After the quick hop to Gabes, and a train north, we arrived at Sousse, our base for the next few days. Sousse is close to El-Jem, which is home to the 3rd largest Colosseum in the world, and once had a capacity for 30 000 people. El-Jem's colosseum is actually a couple hundred years older than the one in Rome, and similarly was used for gladiatorial battles. The next day we bussed out to Kairouan, Islam's fourth most holy city (after Mecca, Medina and Jerusalem). Kairouan is a beautiful city with its blue, green and white toned medina and its exquisitely ornate mosques. Being Tunisia's most sacred city, it was more conservative that elsewhere we'd been - the women were typically dressed in their winter white hejab which they held together by biting the headscarf in their mouths. It was also here where we saw a seemingly endless flow of sheep being shepherded through town by their master or by truck....little did they know what was in store for them. As part of the Eid al-Adha, the Feast of Sacrifice (which commemorates Abraham's willingness to sacrifice his son), every Muslim family is expected to slaughter a lamb. Eid al-Adha co-incides with the Hajj, the pilgrimmage to Mecca, the place where Abraham laid the Kaaba (sacred stone). Because of Abraham's willingness to sacrifice his son, he is believed by Muslims to be the first true believer in Allah, and therefore is the most important Islamic figure.

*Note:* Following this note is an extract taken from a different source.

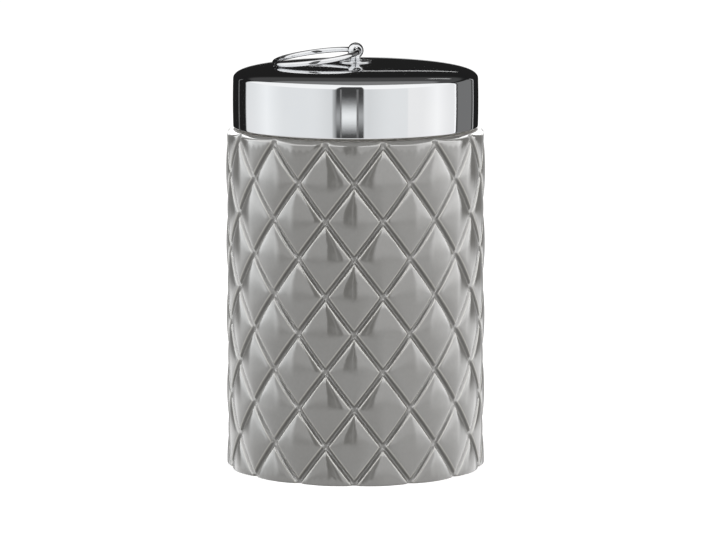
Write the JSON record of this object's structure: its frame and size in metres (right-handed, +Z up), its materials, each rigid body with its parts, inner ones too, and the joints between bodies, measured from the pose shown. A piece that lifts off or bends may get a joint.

From Kairouan we journeyed back to Sousse and then on to Tunis for a last wander about the medina, and a visit to the Bardo museum, a museum which houses a collection of mosaics that once decorated Roman Africa's posh villas. Then we had one last meal of couscous, briqs and lablabi, a tradtional soup, before jetting back to London in the wee hours of the morning - Lufthansa have a dodgy 0355hrs flight out of Tunis!!